Credit-reporters are doing all they can to help. Behind the scenes, they’re working on ways to make things easier for borrowers, as long as they can increase their fees.

Imagine what human underwriters are going through after being laid off. The industry is scouring all the carwashes in the country, trying to rehire these underwriters at a slightly higher wage. Appraisers are asked, “How come you didn’t see that this property would not continue to appreciate (like we thought it would)?” A new box was added to the appraisal form: “Property may not appreciate as fast as in July 2005 … but you never know.”

The term “subprime” is out. The new word is: Nonprime-loans-meeting-the-definition-of-nonprime-as-suggested-by-the-Office-of-Federal-Housing-Oversight-and-other-Approved-Regulatory-Entities-and-Their-Auditors.

And you’d better make a note: The term Alt-A now means “A.” Any questions?

There were no delinquency problems with jumbo loans in recent months, so investors decided today would be the perfect time to raise rates so they could plan a longer vacation.

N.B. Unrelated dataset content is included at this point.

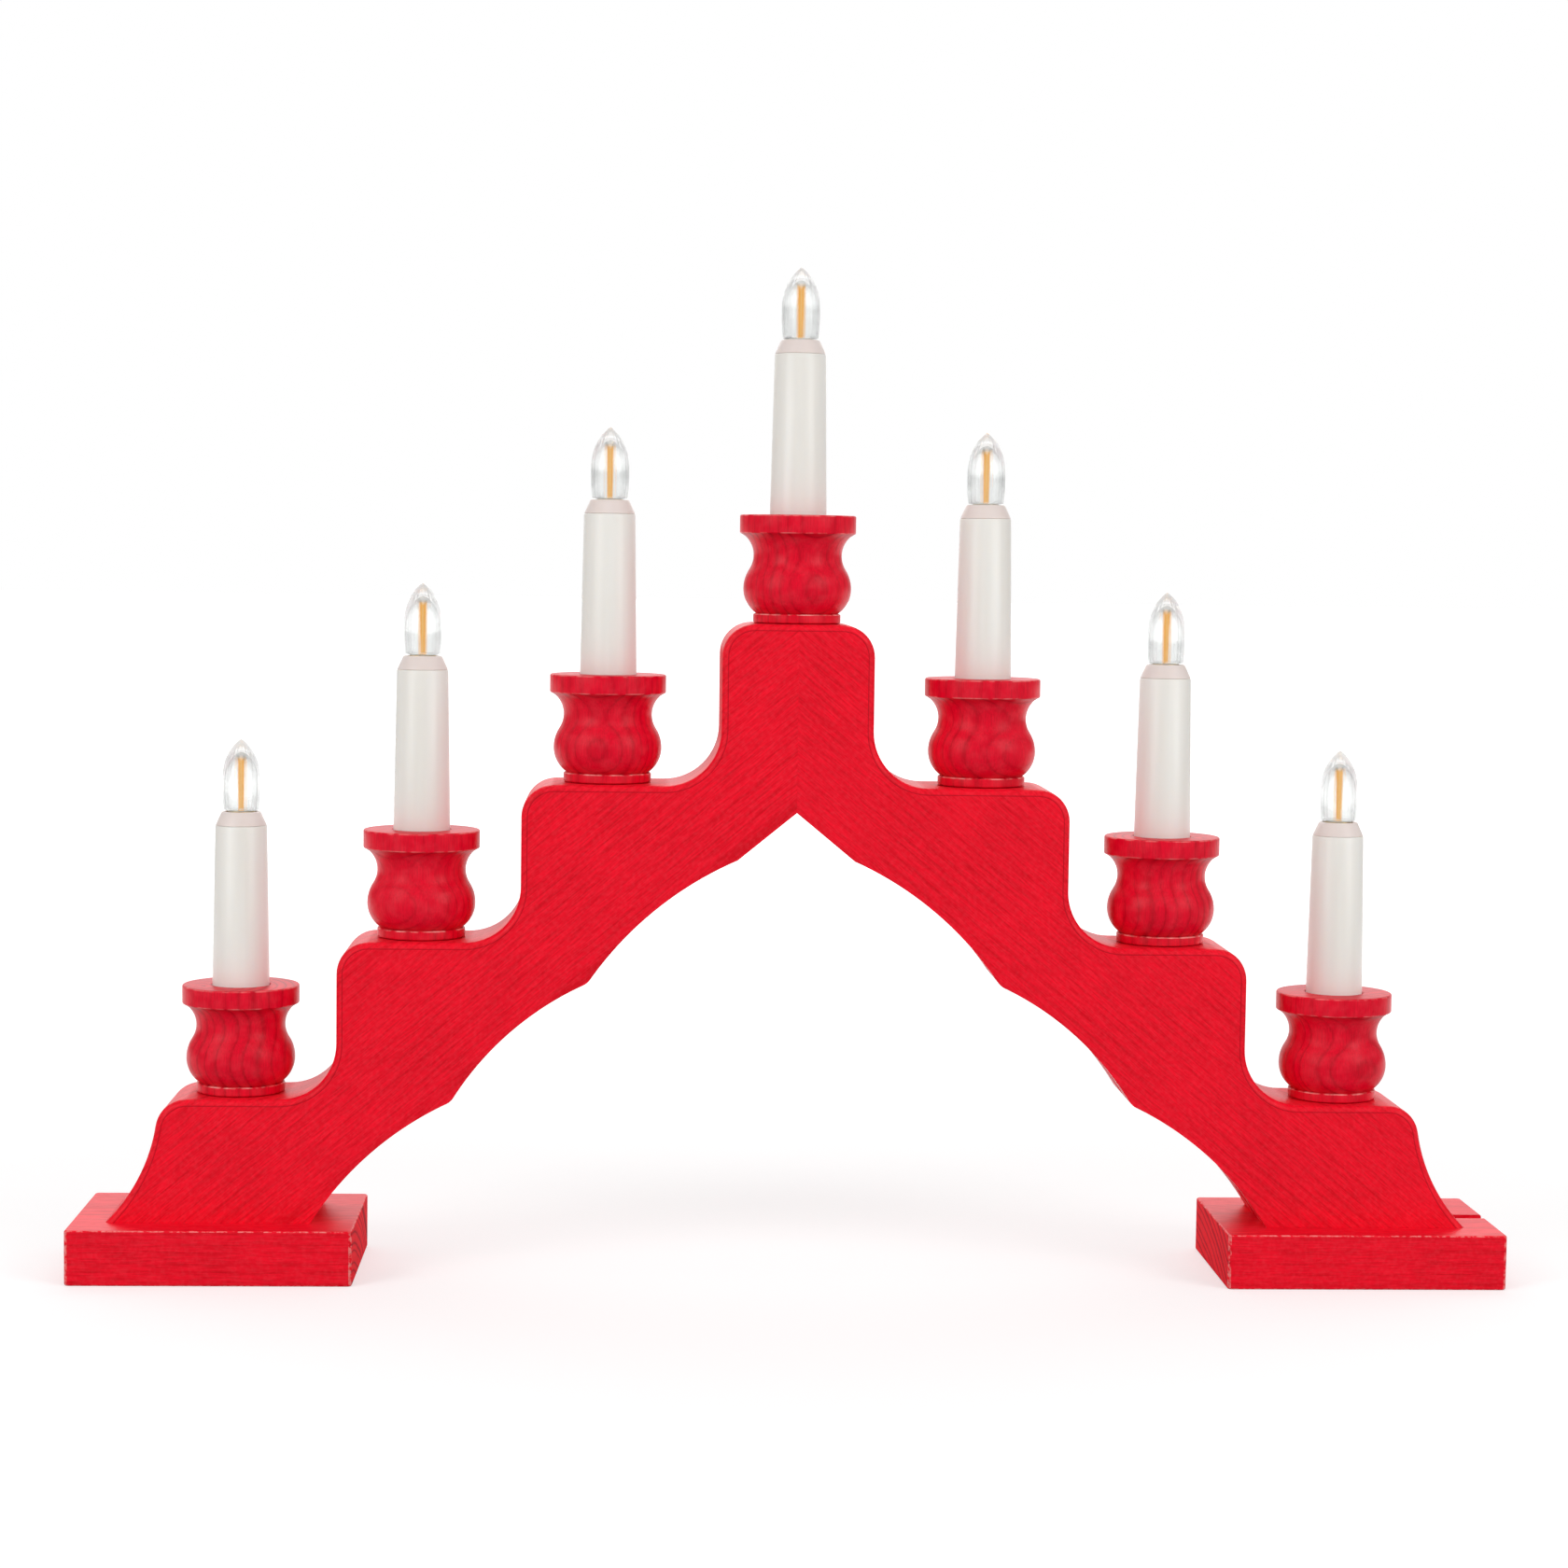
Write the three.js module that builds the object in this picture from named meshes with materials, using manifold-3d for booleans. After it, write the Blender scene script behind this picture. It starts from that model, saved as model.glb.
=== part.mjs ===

Jumbos now will cost more because many folks laughed along with their loan officers when seeing the terms of nonprime loans and decided not to pay -- just to see what would happen.

The big news is Federal Housing Administration (FHA) reform. We can now make much bigger FHA loans to much bigger borrowers. Lending guidelines now allow people weighing more than 200 pounds to apply for an insured loan, provided the borrowers’ zinc levels do not exceed federal standards.

Private mortgage insurers also have noticed a shocking increase in claims -- an alarming and unexpected development. They immediately canceled plans to rent the entire island of Bermuda for their next industry convention. Instead, they decided to meet in Cut Bank, Mont., in February and to elect a private-mortgage-insurance Snow Queen.

Many mortgage corporations’ boards of directors reacted to losses by increasing their contributions to the American Trial Lawyers Association (now known as the American Association for Justice) and then sponsoring the happy hour at the lawyers’ next convention in San Juan, Puerto Rico. This was a drop in the bucket when you consider that investment bankers bought Puerto Rico and gave it to the trial lawyers as a goodwill gesture.

Regardless, we’re in for more changes. But change can be a good thing.

When I started in this business in 1960, Fannie Mae only bought FHA or Department of Veterans Affairs loans. There were no programs for low-income people.

If you didn’t qualify for a decent mortgage, you rented until you did. If your credit was bad, you were turned down flat. If you bought in a neighborhood the lender didn’t like, you didn’t get the loan.

There were no disclosure rules. There was no title insurance; you had an abstract, which gave you no legal title protection.

Remind your borrowers of these things when they start whining. We’ve still got a great system. Let’s defend it.